Making an unprotected left turn in an urban environment is one of the trickiest maneuvers drivers have to perform. Crossing the path of oncoming traffic, judging the speed of approaching vehicles, keeping your eyes peeled for motorcycles and bikes, and watching for pedestrians stepping off the sidewalk force the driver to proceed with a great deal of caution. Accident statistics confirm that it doesn’t always work out.
In a future world of self-driving vehicles, such accidents should never happen, but the companies developing the autonomous technology still face serious challenges in creating the computing power to ensure that every left turn is a safe one — especially on roads where humans still dominate.
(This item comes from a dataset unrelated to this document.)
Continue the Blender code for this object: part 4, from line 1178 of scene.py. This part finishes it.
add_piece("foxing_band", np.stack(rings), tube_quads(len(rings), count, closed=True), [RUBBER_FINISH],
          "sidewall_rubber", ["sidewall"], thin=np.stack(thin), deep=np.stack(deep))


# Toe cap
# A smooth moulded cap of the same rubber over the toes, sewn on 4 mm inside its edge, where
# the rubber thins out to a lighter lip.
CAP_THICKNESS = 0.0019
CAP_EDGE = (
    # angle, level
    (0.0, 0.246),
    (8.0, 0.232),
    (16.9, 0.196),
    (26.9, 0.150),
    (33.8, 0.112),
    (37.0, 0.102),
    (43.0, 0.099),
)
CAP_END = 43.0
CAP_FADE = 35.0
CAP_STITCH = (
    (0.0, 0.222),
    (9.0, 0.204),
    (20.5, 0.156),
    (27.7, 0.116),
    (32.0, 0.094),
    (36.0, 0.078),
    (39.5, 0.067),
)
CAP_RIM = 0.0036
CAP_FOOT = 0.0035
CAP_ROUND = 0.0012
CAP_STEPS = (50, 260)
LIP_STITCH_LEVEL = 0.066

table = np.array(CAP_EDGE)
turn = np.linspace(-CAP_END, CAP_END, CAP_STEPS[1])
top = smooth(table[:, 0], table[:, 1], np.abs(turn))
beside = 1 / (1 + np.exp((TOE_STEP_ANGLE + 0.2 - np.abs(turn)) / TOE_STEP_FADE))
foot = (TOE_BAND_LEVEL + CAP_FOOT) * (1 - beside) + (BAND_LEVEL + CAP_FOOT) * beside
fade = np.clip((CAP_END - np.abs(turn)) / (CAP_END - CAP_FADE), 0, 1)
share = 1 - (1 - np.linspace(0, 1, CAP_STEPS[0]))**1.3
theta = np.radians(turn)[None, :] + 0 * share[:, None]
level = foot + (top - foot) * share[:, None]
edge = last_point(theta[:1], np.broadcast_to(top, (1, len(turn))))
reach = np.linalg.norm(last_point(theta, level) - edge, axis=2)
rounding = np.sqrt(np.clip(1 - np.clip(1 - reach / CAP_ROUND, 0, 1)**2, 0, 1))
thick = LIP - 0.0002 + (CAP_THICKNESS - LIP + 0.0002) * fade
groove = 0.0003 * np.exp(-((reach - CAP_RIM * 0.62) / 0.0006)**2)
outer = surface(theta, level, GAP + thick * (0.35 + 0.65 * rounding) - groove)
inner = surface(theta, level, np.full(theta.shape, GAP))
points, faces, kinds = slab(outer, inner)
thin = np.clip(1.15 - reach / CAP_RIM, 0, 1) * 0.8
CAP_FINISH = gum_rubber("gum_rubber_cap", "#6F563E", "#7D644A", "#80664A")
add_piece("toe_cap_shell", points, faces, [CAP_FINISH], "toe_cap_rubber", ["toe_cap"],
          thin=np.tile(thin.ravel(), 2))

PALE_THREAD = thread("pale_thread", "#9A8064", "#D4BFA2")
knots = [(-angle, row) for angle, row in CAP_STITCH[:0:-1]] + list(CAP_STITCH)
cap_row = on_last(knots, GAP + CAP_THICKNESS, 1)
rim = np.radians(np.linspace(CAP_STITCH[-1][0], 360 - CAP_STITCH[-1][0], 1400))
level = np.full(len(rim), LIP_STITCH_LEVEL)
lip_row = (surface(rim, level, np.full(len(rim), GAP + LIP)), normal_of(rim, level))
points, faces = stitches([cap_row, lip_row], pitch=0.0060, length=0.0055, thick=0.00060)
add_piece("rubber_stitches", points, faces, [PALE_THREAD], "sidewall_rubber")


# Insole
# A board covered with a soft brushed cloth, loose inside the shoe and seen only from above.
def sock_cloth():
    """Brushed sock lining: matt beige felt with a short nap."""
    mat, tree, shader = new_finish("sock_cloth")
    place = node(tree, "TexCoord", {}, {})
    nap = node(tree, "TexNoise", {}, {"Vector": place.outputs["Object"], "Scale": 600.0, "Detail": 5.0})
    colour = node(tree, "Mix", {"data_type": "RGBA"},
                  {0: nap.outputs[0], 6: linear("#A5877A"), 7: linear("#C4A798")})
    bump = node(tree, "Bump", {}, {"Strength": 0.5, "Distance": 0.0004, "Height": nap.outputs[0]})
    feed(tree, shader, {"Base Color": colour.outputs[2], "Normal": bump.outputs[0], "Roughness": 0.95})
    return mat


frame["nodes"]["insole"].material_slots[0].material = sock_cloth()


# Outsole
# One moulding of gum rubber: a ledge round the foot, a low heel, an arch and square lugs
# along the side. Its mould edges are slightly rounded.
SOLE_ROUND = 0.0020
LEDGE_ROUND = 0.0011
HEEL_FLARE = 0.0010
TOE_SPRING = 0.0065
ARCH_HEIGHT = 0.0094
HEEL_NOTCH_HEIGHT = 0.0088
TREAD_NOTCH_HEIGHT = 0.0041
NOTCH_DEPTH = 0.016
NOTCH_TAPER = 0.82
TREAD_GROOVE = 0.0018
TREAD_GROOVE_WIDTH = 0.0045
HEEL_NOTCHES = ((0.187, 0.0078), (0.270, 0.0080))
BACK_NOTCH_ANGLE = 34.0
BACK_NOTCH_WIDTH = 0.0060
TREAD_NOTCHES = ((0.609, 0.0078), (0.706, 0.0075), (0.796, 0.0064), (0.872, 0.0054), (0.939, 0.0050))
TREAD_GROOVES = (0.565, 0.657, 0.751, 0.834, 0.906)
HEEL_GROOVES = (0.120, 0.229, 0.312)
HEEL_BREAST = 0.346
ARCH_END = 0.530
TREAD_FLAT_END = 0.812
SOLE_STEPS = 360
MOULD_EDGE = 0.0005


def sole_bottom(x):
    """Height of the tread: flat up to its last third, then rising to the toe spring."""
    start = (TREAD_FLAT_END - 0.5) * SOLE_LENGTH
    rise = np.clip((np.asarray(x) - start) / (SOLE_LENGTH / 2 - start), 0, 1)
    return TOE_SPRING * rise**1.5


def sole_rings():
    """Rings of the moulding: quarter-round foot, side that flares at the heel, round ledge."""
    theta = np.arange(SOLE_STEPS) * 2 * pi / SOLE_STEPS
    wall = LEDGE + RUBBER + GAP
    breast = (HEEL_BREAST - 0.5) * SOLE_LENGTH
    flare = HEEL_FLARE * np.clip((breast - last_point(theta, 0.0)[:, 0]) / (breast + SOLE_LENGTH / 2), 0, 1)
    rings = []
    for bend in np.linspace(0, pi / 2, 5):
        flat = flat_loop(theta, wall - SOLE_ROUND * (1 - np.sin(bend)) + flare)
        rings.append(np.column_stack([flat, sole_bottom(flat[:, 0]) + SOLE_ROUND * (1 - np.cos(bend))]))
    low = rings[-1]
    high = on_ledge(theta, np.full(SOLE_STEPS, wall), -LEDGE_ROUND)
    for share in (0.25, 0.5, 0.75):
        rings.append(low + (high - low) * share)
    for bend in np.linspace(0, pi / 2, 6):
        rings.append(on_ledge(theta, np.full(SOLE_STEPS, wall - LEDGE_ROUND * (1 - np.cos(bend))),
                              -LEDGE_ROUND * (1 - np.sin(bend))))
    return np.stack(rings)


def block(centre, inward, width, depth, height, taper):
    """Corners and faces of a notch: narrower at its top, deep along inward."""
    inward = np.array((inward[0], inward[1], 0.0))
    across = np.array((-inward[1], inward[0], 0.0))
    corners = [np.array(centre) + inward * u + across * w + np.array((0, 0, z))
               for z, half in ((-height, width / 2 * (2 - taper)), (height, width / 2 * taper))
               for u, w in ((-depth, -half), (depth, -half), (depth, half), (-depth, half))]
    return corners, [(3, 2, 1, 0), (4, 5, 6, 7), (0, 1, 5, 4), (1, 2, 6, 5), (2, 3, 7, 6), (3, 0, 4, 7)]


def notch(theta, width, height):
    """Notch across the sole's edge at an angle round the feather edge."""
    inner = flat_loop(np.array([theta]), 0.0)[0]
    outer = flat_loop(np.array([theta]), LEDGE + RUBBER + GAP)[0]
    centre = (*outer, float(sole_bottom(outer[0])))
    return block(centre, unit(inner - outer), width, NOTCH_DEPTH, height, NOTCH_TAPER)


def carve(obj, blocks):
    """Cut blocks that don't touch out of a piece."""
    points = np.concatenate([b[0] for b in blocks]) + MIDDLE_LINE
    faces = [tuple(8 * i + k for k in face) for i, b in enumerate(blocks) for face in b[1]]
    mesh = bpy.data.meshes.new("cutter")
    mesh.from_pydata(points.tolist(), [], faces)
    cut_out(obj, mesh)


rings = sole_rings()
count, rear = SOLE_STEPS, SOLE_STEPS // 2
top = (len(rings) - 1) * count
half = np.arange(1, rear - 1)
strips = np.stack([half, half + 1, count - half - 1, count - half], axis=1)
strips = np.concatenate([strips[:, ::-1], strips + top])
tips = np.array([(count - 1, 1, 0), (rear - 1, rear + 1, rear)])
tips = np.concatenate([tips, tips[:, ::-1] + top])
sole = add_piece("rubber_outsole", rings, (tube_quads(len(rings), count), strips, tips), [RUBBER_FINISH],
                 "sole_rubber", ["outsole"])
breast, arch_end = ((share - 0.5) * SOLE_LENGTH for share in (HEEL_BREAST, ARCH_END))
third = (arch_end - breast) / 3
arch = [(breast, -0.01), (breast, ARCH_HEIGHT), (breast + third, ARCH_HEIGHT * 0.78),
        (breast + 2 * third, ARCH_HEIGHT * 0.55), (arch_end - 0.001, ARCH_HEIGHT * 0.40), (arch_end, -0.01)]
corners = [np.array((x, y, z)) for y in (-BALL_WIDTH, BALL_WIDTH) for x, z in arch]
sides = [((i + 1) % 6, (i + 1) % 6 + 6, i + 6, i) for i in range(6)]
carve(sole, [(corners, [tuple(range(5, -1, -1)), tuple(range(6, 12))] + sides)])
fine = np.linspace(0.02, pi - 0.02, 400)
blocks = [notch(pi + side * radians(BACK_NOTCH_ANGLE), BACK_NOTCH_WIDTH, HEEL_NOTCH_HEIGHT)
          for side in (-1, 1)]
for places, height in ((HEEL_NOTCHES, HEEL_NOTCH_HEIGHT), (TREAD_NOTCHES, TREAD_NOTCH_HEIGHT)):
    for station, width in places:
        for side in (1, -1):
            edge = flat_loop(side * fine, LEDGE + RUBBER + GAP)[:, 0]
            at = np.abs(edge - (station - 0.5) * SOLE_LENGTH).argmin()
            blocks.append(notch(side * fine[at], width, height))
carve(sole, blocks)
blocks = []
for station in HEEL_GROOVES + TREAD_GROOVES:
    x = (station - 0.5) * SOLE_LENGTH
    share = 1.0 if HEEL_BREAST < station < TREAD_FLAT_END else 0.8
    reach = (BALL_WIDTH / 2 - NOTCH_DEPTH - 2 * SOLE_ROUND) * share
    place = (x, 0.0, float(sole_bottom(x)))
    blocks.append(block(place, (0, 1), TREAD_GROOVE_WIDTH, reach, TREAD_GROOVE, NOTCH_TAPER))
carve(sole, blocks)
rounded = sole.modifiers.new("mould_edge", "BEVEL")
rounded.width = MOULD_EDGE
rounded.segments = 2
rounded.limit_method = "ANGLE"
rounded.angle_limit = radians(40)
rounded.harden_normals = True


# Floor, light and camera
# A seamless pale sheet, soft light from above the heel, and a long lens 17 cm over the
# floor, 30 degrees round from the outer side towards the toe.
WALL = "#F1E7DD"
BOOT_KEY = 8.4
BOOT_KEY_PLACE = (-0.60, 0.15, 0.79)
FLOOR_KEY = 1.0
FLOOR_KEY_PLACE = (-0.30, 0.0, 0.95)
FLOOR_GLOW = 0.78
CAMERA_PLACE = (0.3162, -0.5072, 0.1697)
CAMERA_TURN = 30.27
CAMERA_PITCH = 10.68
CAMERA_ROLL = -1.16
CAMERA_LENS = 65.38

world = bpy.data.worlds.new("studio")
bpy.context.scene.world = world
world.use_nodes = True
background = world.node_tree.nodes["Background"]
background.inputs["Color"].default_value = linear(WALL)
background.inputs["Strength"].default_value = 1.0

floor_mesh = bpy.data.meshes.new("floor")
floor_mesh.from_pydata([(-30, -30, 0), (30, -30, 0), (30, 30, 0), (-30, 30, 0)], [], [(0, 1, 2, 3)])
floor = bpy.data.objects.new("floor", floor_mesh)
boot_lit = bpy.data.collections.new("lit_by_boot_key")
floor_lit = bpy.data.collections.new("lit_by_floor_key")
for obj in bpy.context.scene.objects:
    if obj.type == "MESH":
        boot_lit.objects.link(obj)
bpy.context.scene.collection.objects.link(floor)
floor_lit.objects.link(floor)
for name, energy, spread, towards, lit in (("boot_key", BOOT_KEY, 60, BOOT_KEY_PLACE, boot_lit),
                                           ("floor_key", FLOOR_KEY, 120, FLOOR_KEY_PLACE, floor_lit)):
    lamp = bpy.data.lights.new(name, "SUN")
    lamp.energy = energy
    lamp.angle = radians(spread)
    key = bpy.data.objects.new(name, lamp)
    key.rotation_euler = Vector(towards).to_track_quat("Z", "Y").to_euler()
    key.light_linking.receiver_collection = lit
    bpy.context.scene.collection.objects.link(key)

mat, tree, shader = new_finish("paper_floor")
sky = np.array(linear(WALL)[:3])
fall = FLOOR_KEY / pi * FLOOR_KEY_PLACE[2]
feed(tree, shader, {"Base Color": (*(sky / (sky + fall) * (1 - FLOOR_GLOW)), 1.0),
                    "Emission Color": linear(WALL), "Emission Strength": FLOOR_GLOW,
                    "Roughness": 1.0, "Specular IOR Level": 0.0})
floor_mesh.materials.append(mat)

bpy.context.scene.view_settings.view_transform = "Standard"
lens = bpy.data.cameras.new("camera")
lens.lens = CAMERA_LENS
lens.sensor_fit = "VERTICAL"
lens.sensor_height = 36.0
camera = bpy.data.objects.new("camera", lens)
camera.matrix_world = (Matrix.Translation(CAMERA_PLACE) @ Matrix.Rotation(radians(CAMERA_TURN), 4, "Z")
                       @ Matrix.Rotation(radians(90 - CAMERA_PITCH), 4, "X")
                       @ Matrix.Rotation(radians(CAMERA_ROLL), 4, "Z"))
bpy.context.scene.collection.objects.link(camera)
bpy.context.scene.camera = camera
Driverless-car company Cruise Automation is keen to demonstrate that it’s making good progress with its own technology, this week posting a video showing its autonomous vehicle performing some of the 1,400 unprotected left turns that its cars are making daily on the streets of San Francisco. The point-of-view camera reveals that Cruise’s cars are moving assertively through the city and able to accurately judge the speed of oncoming vehicles for making the crucial decision on whether to turn or wait.
“In an unpredictable driving environment like San Francisco, no two unprotected left-turns are alike,” Kyle Vogt, the company’s president and chief technology officer, said in a release. “By safely executing 1,400 [left turns] regularly, we generate enough data for our engineers to analyze and incorporate learnings into code they develop for other difficult maneuvers.”
It’s not the first video General Motors-backed has released a video highlighting the power of its technology. Earlier this year it posted another one showing one of its autonomous cars skillfully making its way through the streets of San Francisco, tackling a wide variety of challenges as it made its way along.
In March, General Motors announced plans to double its autonomous-car team through the addition of 1,000 extra workers by the end of 2019 as it moves toward the launch of a robo-taxi service.
General Motors (GM) is competing with the likes of Waymo and Ford to launch wide-scale autonomous ridesharing services in U.S. cities.
Alphabet-owned Waymo, which was spun out of Google’s driverless-car project in 2016, became the first company to launch a ridesharing service using autonomous cars in a suburb of Phoenix, Arizona, at the end of 2018. At the current time, its vehicles include a back-up driver for safety and to answer riders’ questions about Waymo’s driverless technology.